Questions about DADA demux/merge workflow

moonlight · February 7, 2020, 2:53am

1>“The option of justConcatenate is not available in Qiime2 as there is in native DADA2 in R”

Just to confirm – if I have 100 F reads and 100 R reads. If their quality are perfect, it should show as “200” reads in the merged column (https://view.qiime2.org/visualization/?type=html&src=https%3A%2F%2Fdocs.qiime2.org%2F2019.10%2Fdata%2Ftutorials%2Fatacama-soils%2Fdenoising-stats.qzv).

Am I correct? since we don’t do any concatenate, just simply pair them.

2> I was advised not to concatenate to long reads. – I am wondering if long reads would have some advantage to assign to taxa (more accuracy) for downstream analysis?

3> Thanks for the suggestion on Fungal analyses. I will read that link. Hmm, my fungal primers’ barcode is on reverse reads (EMP primers). Hmm, not sure if I should use all reverse reads in this case. Basically, I got three fastq files. F.fastq, R.fastq, barcodes.fastq. – since F.fastq is no barode, I might not be able to demux if I just use single reads denoising workflow for Forward. Normally, Foward reads quality is better. It doesn’t make sense to me if we use reverse reads. I will see, if I have any questions. I will ask? – Any suggestion in advance?

colinbrislawn · February 7, 2020, 8:18pm

Good to hear from you again, John.

If you have 100 forward reads and 100 reverse reads, after pairing you will have 100 paired reads. Illumina sequences each amplicon from both ends, making 2x reads per each amplicon. Pairing... uh... pairs them together to make one read per amplicon.

That's correct! Long reads == more information == more taxonomic resolution.

The reads should match up between forward and reverse, so the barcode only has to be in one read to cover both.

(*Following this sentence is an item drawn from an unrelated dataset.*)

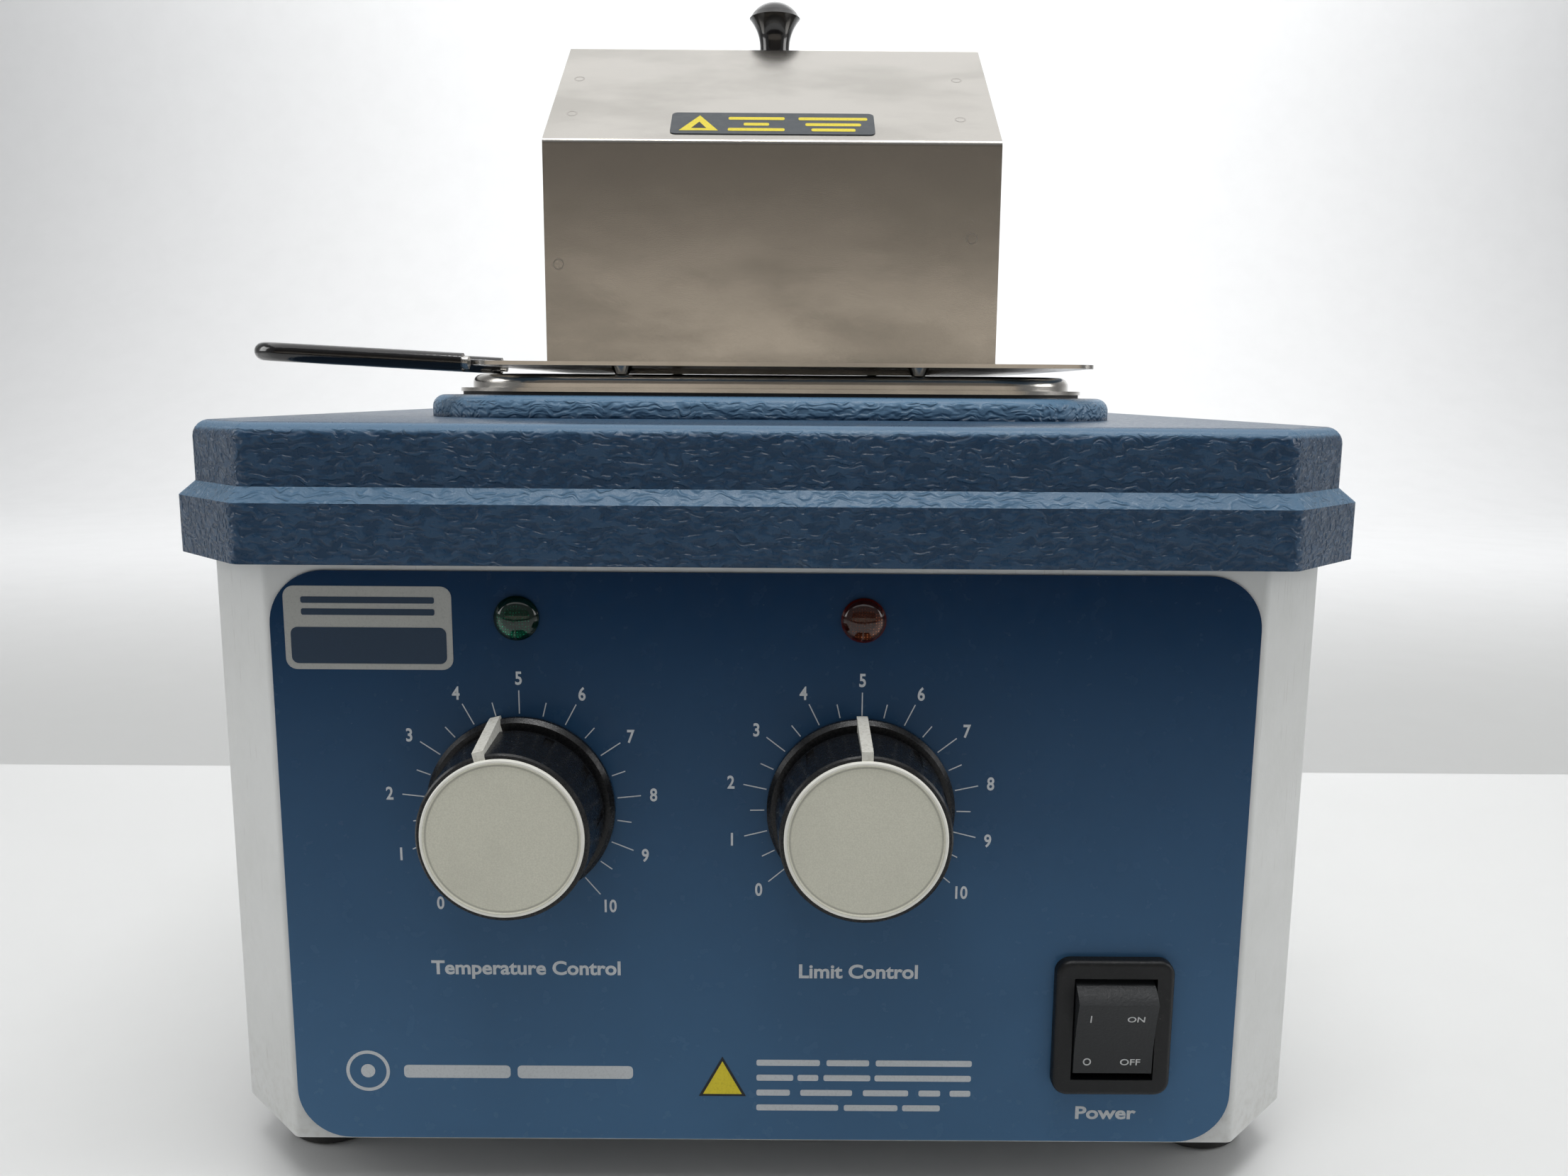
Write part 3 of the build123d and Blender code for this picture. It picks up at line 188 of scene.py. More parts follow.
    def bumps(self, *layers):
        """Stacks bumps, each a height socket with its real height in millimetres."""
        below = None
        for height, depth in layers:
            made = self.node("ShaderNodeBump")
            made.inputs["Distance"].default_value = depth * MM
            self.join(height, made.inputs["Height"])
            if below is not None:
                self.join(below, made.inputs["Normal"])
            below = made.outputs["Normal"]
        self.join(below, self.bsdf.inputs["Normal"])

    def colour(self, socket):
        self.join(socket, self.bsdf.inputs["Base Color"])

    def roughness(self, socket):
        self.join(socket, self.bsdf.inputs["Roughness"])


def scratches(s, stretch, turn, scale=1.0, share=0.62):
    """Sparse thin lines along one direction."""
    lines = s.noise(s.where(stretch, turn), scale, 2.0, 0.5)
    patches = s.noise(s.where(), 0.09, 2.0, 0.6)
    return s.times(s.span(lines, share, share + 0.05), s.span(patches, 0.5, 0.62))


def flecks(s, stretch, turn, scale, size, patch_scale, patch_range):
    """Small scattered flecks, from their outer to their inner size in cells, gathered in patches."""
    near = s.span(s.cells(s.where(stretch, turn), scale), *size)
    return s.times(near, s.span(s.noise(s.where(), patch_scale, 2.0), *patch_range))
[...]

Once demultiplexed, you can use the visualize to see the quality and chose which read to use!

Colin

moonlight · February 7, 2020, 8:54pm

Hi Colin,

1>" The reads should match up between forward and reverse, so the barcode only has to be in one read to cover both." – I will try this. If I have a problem, I will ask you again. Does normally people only use F reads for fugnal analysis? (EMP primers).

2>“That’s correct! Long reads == more information == more taxonomic resolution.” – I agree, but currently DADA2 workflow in QIIME2 only supports to merge F and R reads (which means it will treat F and R as to reads rather than concatenate it ). I have hear Dada2 for R can do this? Will QIIME supports concatenate choice in future?

Mehrbod_Estaki · February 7, 2020, 10:19pm

Hi @moonlight,
I think you may have misunderstood the purpose of justConcatenate vs merging paired-end reads.

Paired-end reads get merged (including in q2-dada2) by aligning the overlap regions, for example:

Forward reads:  =======================
                         overlap_region
Reverse reads:           ========================== 
Merged reads: =====================================

Whereas justConcatenate operates under the assumption that there is no overlap region, instead it inserts a 10 N nt between the 2 reads and pastes them together. So…

concatenated reads: =======================NNNNNNNNNN ==========================

So, while this may seem like it is a ‘longer’ read which would give better resolution, it ultimately will almost certainly will not. First because these reads were likely suppose to share some overlap anyways and perhaps just were a bit short, so the the artificial insertion is causing this feature to be a non-true biological read. Second, this is going to align very poorly to a reference read, if at all, again limiting the taxonomic classification you can assign it. For these (and a bunch others) reasons this method is not recommended in most cases, including yours. If you have insufficient overlap in your paired-end reads that were meant to overlap, I would just discard your reverse reads and carry on.
And while its true, and intuitive, that taxonomic resolution is higher with longer reads, this is not as significant as you may think. It has been a while though since a proper benchmark of this has been done.

moonlight · February 8, 2020, 12:27am

What if there is no overlap region because of it is too short, does q2-dada2 just discard these reads? I suppose only the reads successfully joined to go to next step.

Would it be possible to keep these reads? Sometimes it just too short to join but not necessarily bad for example fungi ITS.

Mehrbod_Estaki · February 8, 2020, 1:11am

Yes, if merging fails then there is no use for those reads so DADA2 discards them.

Not if you are running denoise-paired.

That is debatable. How would you really use these unmerged reads downstream? When you don't know their expected length, inserting 10 Ns in between them doesn't really do you any favors in downstream analyses. How would you align those to a reference database? How do you distinguish different features that are different within those overlap or 10N region? There's lots of issues with it which is why most people don't use unmerged pairs.
If you really want keep everything I would suggest analysing your reads separately (say do everything with your F and R reads separately). Then there is no merging issue.

system · March 10, 2020, 7:11am

This topic was automatically closed 31 days after the last reply. New replies are no longer allowed.